When performance of a team is unknown, I think a leader who begins with very clear expectations and guidelines is more likely to get the team’s motor running.

As the weeks go by, the leader will quickly learn which members are the better performers.  Likewise, marginal producers will reveal themselves.  The leader should provide much support and more freedom to top performers.

For marginal producers, the leader can reduce freedom by focusing on performance tracking, process compliance and specific coaching.

On any team, effective leaders treat members differently because members behave differently.


Do Not Overlook This Sign of Leadership Failure

“I may have to remove Walter (the western regional manager),” a CEO said to his human resources (HR) manager after his annual tour of their four regions.

“Really?” replied the HR manager.  “He’s only been there a year and his region is doing pretty well, not great but better than two others.”

“I know but after I explained the changes in our benefits plan to the employees, I did not get a single question.  At all other locations, I was bombarded with questions after my presentation.”

The CEO further explained that lack of employee response suggested that Walter might be a bully leader, and he asked the HR manager to investigate.

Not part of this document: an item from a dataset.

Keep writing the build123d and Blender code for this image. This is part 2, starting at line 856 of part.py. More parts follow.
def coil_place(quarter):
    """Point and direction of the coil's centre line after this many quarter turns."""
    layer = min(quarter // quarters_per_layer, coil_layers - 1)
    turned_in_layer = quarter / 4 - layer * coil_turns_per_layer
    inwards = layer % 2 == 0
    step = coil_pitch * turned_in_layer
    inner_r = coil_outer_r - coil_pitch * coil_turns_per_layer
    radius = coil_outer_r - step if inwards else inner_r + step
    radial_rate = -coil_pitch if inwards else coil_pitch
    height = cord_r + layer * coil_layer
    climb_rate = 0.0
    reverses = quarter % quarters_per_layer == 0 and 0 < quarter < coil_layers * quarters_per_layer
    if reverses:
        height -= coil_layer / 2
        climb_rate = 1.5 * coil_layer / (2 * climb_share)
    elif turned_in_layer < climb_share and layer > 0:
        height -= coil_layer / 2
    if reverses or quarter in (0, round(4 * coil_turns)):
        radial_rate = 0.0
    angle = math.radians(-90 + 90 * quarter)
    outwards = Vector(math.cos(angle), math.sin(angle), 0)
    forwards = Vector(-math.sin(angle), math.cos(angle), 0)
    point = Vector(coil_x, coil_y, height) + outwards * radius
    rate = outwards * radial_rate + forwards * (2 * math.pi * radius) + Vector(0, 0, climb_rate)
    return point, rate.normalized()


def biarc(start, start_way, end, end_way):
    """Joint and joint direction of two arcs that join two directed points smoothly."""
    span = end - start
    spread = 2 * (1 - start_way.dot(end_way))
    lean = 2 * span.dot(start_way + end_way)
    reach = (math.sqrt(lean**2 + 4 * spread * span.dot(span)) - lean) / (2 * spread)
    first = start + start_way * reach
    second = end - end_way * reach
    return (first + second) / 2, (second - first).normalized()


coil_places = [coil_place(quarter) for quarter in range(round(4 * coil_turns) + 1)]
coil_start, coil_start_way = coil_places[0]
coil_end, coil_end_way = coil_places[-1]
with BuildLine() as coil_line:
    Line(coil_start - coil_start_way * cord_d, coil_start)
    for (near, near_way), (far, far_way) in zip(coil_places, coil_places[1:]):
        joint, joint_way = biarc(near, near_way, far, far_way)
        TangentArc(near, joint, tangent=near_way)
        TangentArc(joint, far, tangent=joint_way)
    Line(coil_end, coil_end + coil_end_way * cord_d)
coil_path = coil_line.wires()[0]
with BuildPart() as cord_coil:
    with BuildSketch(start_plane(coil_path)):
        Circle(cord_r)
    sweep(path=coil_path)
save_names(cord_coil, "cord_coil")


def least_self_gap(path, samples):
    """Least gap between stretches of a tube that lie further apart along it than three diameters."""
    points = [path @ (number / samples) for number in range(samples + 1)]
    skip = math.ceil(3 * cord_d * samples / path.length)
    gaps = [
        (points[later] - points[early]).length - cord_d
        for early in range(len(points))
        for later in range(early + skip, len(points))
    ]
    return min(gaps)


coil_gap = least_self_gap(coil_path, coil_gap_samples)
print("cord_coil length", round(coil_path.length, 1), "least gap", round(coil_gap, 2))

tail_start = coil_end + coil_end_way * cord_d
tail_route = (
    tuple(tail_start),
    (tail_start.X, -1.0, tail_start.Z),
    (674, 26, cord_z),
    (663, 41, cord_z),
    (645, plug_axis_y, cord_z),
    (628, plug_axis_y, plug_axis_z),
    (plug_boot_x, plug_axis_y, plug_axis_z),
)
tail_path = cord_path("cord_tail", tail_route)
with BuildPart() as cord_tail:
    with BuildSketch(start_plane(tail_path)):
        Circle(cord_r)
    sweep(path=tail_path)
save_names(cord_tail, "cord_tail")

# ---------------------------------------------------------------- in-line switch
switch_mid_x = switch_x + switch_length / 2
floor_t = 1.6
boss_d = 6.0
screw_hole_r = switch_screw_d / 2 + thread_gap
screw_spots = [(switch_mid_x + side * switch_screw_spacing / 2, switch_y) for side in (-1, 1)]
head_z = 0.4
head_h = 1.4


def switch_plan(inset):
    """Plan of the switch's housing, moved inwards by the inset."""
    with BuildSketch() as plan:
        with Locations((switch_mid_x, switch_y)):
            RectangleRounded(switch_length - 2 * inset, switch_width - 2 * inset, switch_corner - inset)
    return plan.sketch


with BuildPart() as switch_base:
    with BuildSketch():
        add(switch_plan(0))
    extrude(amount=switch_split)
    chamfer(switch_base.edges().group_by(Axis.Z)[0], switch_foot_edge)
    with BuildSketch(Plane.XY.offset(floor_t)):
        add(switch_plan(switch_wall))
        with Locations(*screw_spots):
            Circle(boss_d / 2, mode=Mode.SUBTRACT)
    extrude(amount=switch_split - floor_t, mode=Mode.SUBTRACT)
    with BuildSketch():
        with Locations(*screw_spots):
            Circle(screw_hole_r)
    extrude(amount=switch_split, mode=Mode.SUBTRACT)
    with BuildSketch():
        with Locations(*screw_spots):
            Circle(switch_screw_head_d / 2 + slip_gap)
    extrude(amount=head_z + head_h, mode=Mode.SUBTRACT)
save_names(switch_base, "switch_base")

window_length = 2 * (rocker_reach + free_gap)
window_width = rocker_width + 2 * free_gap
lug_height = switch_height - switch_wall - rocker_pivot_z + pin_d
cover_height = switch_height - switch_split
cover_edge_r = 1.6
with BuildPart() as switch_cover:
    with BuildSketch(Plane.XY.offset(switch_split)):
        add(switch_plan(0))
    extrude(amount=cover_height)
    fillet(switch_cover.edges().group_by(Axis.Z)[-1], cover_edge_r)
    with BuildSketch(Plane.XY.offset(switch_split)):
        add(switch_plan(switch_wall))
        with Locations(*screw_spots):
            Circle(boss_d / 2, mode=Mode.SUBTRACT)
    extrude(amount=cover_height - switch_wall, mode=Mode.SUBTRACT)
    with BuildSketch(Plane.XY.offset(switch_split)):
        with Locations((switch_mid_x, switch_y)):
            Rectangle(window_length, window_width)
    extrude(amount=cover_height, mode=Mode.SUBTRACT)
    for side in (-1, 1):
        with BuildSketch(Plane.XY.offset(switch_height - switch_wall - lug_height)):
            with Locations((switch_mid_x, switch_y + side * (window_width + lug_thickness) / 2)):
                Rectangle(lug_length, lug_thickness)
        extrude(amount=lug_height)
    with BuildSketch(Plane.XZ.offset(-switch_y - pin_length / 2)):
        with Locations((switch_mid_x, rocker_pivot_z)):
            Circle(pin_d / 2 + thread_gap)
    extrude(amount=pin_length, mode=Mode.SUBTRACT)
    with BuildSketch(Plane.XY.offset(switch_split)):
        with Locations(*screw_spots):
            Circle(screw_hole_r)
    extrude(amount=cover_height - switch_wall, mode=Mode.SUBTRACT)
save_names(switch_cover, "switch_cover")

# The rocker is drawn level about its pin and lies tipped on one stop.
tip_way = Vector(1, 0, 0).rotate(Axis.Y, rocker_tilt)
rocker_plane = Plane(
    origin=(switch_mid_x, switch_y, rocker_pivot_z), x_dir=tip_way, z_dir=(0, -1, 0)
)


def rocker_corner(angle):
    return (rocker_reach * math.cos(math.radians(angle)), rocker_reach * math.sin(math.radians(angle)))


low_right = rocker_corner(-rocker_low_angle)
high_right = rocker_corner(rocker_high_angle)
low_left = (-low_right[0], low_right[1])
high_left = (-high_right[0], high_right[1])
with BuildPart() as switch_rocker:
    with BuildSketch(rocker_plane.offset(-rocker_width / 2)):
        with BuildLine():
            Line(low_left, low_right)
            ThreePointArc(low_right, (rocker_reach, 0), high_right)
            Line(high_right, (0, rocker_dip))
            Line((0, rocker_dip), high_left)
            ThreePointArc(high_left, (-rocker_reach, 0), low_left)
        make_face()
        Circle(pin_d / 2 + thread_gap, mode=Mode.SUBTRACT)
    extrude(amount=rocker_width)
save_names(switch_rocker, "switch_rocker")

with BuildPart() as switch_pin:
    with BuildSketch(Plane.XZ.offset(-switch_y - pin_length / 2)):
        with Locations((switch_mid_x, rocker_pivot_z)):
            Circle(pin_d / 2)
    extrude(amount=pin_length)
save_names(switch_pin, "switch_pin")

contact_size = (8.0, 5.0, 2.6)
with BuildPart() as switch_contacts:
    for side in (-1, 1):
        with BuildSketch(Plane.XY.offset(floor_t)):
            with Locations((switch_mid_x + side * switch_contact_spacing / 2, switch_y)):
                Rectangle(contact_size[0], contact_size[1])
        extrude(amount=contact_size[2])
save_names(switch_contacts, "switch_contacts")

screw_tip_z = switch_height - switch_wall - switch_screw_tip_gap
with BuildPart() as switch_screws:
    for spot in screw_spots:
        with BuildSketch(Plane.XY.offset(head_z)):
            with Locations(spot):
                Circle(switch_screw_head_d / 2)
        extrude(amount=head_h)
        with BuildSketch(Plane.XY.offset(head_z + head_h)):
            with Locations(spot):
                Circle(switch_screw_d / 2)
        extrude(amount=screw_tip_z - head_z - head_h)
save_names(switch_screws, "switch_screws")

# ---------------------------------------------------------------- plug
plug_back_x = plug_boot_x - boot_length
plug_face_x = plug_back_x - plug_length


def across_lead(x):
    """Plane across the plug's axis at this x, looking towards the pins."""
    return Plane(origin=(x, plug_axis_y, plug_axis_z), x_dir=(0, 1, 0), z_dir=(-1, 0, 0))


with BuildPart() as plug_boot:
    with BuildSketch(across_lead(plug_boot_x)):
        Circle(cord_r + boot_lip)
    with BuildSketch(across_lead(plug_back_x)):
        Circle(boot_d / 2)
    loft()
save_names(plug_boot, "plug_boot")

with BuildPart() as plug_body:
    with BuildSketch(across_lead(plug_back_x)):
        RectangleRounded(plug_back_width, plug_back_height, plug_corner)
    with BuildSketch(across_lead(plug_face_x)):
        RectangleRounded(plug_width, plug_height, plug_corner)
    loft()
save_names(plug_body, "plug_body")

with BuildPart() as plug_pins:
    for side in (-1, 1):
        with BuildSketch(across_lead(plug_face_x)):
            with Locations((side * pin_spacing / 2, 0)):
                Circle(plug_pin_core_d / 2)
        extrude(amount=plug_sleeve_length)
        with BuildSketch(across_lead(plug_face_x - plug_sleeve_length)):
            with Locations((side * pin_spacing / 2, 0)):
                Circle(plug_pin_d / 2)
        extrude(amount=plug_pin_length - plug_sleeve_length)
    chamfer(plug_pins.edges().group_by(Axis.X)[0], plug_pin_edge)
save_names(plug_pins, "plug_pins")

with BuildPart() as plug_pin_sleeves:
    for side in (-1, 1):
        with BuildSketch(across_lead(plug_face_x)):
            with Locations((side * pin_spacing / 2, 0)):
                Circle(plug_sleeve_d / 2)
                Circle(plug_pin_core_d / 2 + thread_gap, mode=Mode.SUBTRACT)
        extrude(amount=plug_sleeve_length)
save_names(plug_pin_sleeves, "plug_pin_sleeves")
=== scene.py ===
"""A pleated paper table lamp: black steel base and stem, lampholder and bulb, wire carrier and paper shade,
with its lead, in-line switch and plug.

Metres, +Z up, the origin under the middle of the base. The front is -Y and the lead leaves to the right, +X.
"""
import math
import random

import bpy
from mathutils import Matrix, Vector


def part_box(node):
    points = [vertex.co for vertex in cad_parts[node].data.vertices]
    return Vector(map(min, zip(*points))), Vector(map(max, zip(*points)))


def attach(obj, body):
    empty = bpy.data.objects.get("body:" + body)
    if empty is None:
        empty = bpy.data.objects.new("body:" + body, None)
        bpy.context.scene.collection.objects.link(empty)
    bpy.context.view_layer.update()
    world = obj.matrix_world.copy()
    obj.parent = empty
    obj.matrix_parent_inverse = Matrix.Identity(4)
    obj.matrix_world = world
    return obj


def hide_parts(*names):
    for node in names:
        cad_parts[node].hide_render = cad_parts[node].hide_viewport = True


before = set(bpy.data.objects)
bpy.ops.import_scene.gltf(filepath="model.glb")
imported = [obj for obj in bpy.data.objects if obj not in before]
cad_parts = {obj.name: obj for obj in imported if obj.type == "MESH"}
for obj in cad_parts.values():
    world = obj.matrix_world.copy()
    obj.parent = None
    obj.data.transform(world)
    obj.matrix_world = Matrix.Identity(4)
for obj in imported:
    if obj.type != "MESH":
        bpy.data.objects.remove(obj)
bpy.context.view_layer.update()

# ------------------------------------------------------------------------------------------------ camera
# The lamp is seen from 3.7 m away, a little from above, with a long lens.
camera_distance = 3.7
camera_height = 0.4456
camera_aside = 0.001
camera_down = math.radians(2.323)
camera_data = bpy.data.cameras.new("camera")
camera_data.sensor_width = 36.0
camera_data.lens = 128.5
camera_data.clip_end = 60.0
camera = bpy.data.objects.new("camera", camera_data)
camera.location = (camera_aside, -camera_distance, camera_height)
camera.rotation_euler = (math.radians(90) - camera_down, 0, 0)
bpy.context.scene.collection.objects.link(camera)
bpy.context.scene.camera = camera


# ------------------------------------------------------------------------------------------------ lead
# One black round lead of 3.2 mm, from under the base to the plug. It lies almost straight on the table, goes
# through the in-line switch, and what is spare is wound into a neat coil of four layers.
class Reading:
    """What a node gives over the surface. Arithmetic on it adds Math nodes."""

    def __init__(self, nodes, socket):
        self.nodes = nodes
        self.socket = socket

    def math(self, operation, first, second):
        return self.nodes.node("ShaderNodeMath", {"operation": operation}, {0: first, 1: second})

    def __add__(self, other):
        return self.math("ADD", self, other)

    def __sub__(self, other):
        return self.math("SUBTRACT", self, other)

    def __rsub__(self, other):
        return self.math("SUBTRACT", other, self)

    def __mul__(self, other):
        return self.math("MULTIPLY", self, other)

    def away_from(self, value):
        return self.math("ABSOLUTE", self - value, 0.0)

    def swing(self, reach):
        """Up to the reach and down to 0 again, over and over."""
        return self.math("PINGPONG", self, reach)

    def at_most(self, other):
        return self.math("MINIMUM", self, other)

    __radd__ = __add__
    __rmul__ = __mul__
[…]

After spending several days in the western region, the HR manager reported that employees were indeed afraid of Walter.  Several highly productive employees had recently quit.  A few employees said that Walter, prior to the CEO’s visit, had threatened termination for anyone who made him look bad.  The culture was oppressive, harsh and stressful.

A couple of weeks later, the CEO called Walter to the office and terminated him.  Shortly afterwards, under new leadership, the western region’s performance improved markedly.

The lack of spontaneous and open questioning of leaders’ decisions by employees often indicates failed leadership.